\ Announcing fastparquet — Martin Durant

Martin Durant

Announcing fastparquet

written by Martin Durant on 2016-12-06

Posted to the world here

A compliant, flexible and speedy interface to Parquet format files for Python. It provides seamless translation between in-memory pandas DataFrames and on-disc storage.

We will introduce the two functions that will most commonly be used within fastparquet, followed by a discussion of the current Big Data landscape, python's place within it, and then details of how fastparquet fills one of the gaps on the way to building out a full end-to-end Big Data pipeline in python.

Teaser

New users of fastparquet will mainly use the functions write and ParquetFile.to_pandas. Both functions offer good performance with default values and both have a number of options to improve performance further.

import fastparquet

# write data
fastparquet.write('out.parq', df, compression='SNAPPY')

# load data
pfile = fastparquet.ParquetFile('out.parq')
df2 = pfile.to_pandas()  # all columns
df3 = pfile.to_pandas(columns=['floats', 'times']) # pick some columns

Introduction: Python and big data

Python was named as a favourite tool for data science by 45% of data scientists in 2016. Many reasons can be presented for this, and near the top will be:

"Big data", however, has been typically based on traditional databases and, in latter years, the Hadoop ecosystem. Hadoop provides a distributed file-system, cluster resource management (YARN, Mesos), and a set of frameworks for processing data (map-reduce, pig, kafka, and many more). In the past few years, Spark has rapidly increased in usage to become a major force, even though 62% of users use Python to execute Spark jobs (via pySpark).

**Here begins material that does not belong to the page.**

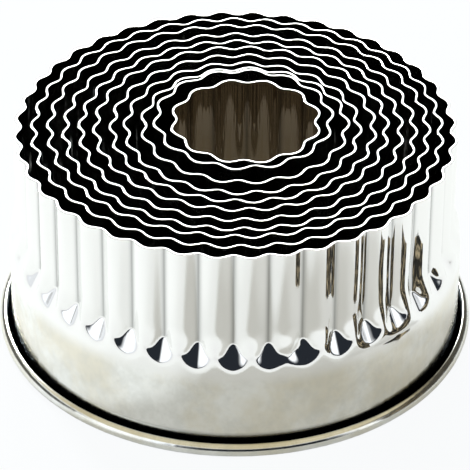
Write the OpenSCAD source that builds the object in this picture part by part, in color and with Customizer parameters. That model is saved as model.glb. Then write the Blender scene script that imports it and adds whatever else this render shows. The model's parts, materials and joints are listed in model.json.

The Hadoop ecosystem and its tools, including Spark, are heavily based around the Java Virtual Machine (JVM), which creates a gap between the familiar, rich Python data ecosystem and clustered big data with Hadoop. One such missing piece is a data format which can efficiently store large amounts of tabular data, in a columnar layout, and split it into blocks on a distributed file-system.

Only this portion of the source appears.